Lúcido observador de las transformaciones del mundo, alertaba sobre la necesidad de no limitarse a la condición de lo que hoy conocemos como país primario exportador. Decía que “todas las naciones cultas se esmeran en que sus materias primas no salgan de sus estados a manufacturarse y todo su empeño es conseguir no sólo darles nueva forma sino extraer del extranjero para ejecutar las mismas y después venderlas”. Atendiendo a los principios que inspiraban al comercio exterior inglés, en setiembre de 1810 recomendaba una prudente protección. “La importación de mercancías que impiden el consumo de las del país o que perjudican al progreso de sus manufacturas y de su cultivo lleva tras sí necesariamente la ruina de una nación”. A diferencia de muchos de sus contemporáneos que apoyaban un librecambismo sin cortapisas, Belgrano abogaba a favor de una equilibrada administración de la apertura comercial de manera de no poner en cuestión el propio desarrollo productivo.

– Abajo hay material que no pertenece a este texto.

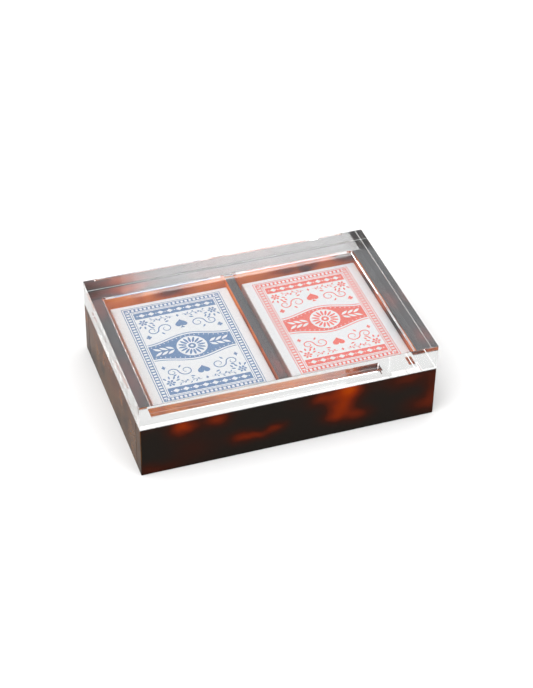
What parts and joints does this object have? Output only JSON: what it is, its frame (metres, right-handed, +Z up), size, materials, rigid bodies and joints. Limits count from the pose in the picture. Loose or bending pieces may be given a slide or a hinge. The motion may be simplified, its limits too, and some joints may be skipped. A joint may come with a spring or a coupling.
{
  "type": "playing card box",
  "caption": "Two-compartment playing card box: dark tortoiseshell acrylic base, thick clear lift-off lid, and a boxed deck of cards lying in each compartment.",
  "frame": {"origin": "centre of the underside of the base", "axes": "+X to the right along the front, +Y to the back, +Z up"},
  "size_m": [0.16, 0.11, 0.045],
  "materials": {
    "tortoiseshell_acrylic": "polished",
    "clear_acrylic": "polished",
    "blue_printed_board": "satin",
    "red_printed_board": "satin",
    "card_stock": "satin"
  },
  "bodies": {
    "base": {"front_wall": "tortoiseshell_acrylic", "back_wall": "tortoiseshell_acrylic", "left_wall": "tortoiseshell_acrylic", "right_wall": "tortoiseshell_acrylic", "floor_panel": "tortoiseshell_acrylic", "divider": "tortoiseshell_acrylic"},
    "lid": {"lid_slab": "clear_acrylic", "lid_locating_plate": "clear_acrylic"},
    "left_deck": {"left_deck_carton": "blue_printed_board", "left_deck_hearts": "card_stock", "left_deck_clubs": "card_stock", "left_deck_diamonds": "card_stock", "left_deck_spades": "card_stock", "left_deck_jokers": "card_stock"},
    "right_deck": {"right_deck_carton": "red_printed_board", "right_deck_hearts": "card_stock", "right_deck_clubs": "card_stock", "right_deck_diamonds": "card_stock", "right_deck_spades": "card_stock", "right_deck_jokers": "card_stock"}
  },
  "joints": [
    {"name": "lid_lift", "type": "slide", "parent": "base", "child": "lid", "axis": [0, 0, 1], "range_m": [0, 0.08]},
    {"name": "left_deck_lift", "type": "slide", "parent": "base", "child": "left_deck", "axis": [0, 0, 1], "range_m": [0, 0.004]},
    {"name": "right_deck_lift", "type": "slide", "parent": "base", "child": "right_deck", "axis": [0, 0, 1], "range_m": [0, 0.004]}
  ]
}
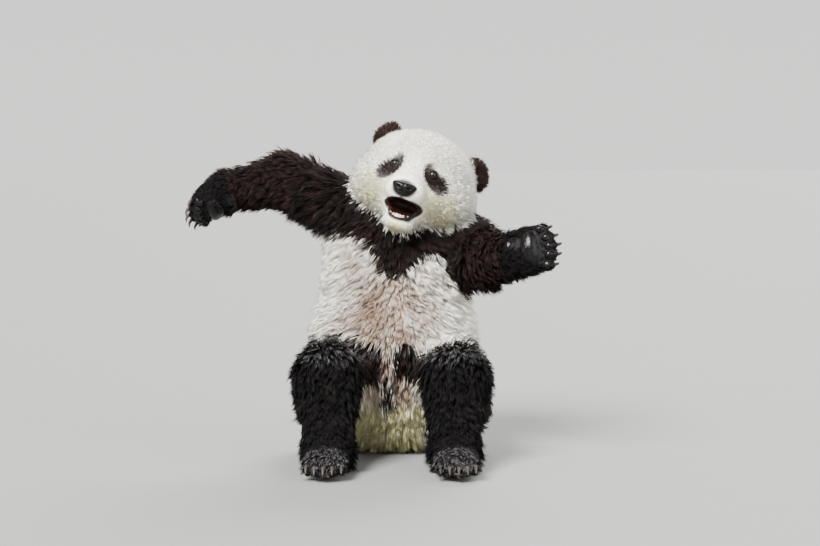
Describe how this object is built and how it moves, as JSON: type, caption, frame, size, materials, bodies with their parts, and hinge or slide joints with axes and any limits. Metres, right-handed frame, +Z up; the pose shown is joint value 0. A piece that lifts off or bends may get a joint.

En su mirada estratégica no podía estar ausente tampoco la formación de los recursos humanos necesarios para mejorar la capacidad productiva. Así recomendaba, entre otras muchas iniciativas vinculadas a la educación, algunas puestas en práctica y otras no, el establecimiento de una escuela de agricultura, de una escuela de comercio y de una de Naútica, conciente, en este último caso, de la necesidad de contar con una flota para transportar los productos del país sin depender de la potencia marítima de la época. Muchos fracasos ha padecido la Argentina para que las iniciativas y las palabras de Belgrano sigan conservando su vigencia y constituyan un renovado llamado a la reflexión. En esto mismo debemos pensar cuando se festeje cada año el “día de la bandera nacional”.
MARIO RAPOPORT
Economista e historiador. Investigador Superior del Conicet.